The company disrupting an industry.

The startup achieving rapid growth.

The entrepreneur challenging conventional wisdom.

The technology promising to change everything.

The acquisition that reshapes a market.

These stories dominate headlines because they are easy to notice. They offer movement, ambition, and the possibility of transformation. They create narratives that investors, executives, and consumers can follow.

Yet beneath the excitement of business lies a quieter reality.

Many of the world's most valuable, resilient, and enduring companies often appear remarkably unremarkable.
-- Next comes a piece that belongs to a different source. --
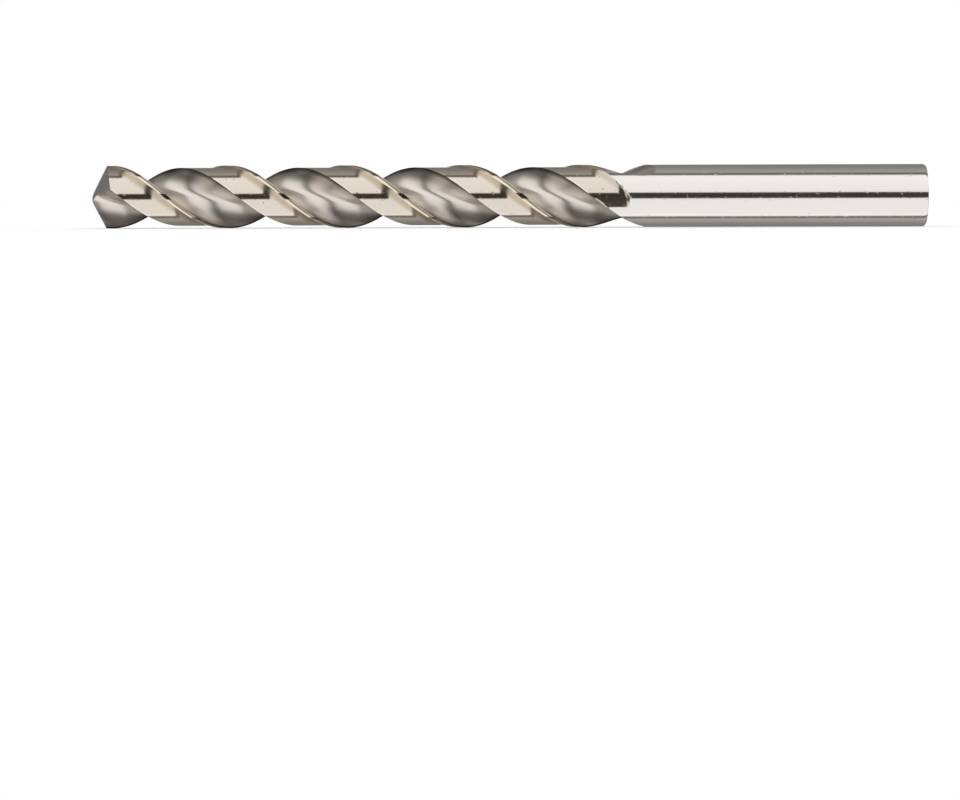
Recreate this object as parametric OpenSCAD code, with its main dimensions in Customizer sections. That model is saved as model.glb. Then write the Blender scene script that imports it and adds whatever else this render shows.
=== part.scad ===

They do not generate constant headlines. They rarely present themselves as revolutionaries. Their products may not inspire passionate discussion. Their business models may seem straightforward. Their growth may be steady rather than spectacular.

And yet, year after year, they continue creating value.

This raises an interesting question.

Why do some of the most successful businesses look so ordinary from the outside?

The answer reveals something important about how value is created in modern economies—and why business success is often less dramatic than people imagine.

The Attraction of the Exceptional

Humans are naturally drawn to exceptional events.

Psychologists have long observed that unusual outcomes receive disproportionate attention because they stand out from everyday experience. Markets behave similarly.

Investors often focus on breakthrough innovations, disruptive entrants, and emerging trends because they offer the possibility of extraordinary returns.

Business media reinforces this tendency.

Stories about disruption are generally more compelling than stories about operational consistency. A company doubling revenue in two years attracts attention. A company quietly improving margins over a decade rarely does.

This creates a perception problem.

The businesses people talk about most are not always the businesses creating the most long-term value.

In many cases, sustainable success emerges from characteristics that are difficult to turn into headlines.

Reliability.

Consistency.

Operational discipline.

Customer trust.

Financial resilience.

These qualities rarely appear dramatic in isolation. Over time, however, they can become extraordinarily powerful.

The Economics of Reliability

Customers often claim they want innovation.

What they frequently value even more is reliability.

The airline that departs on time.

The bank whose systems remain operational.

The manufacturer that delivers consistently.

The logistics company that meets expectations.

The software platform that works without interruption.

These outcomes may seem mundane, but they represent enormous economic value.

Every business relationship involves uncertainty. Customers reduce that uncertainty by choosing providers they trust.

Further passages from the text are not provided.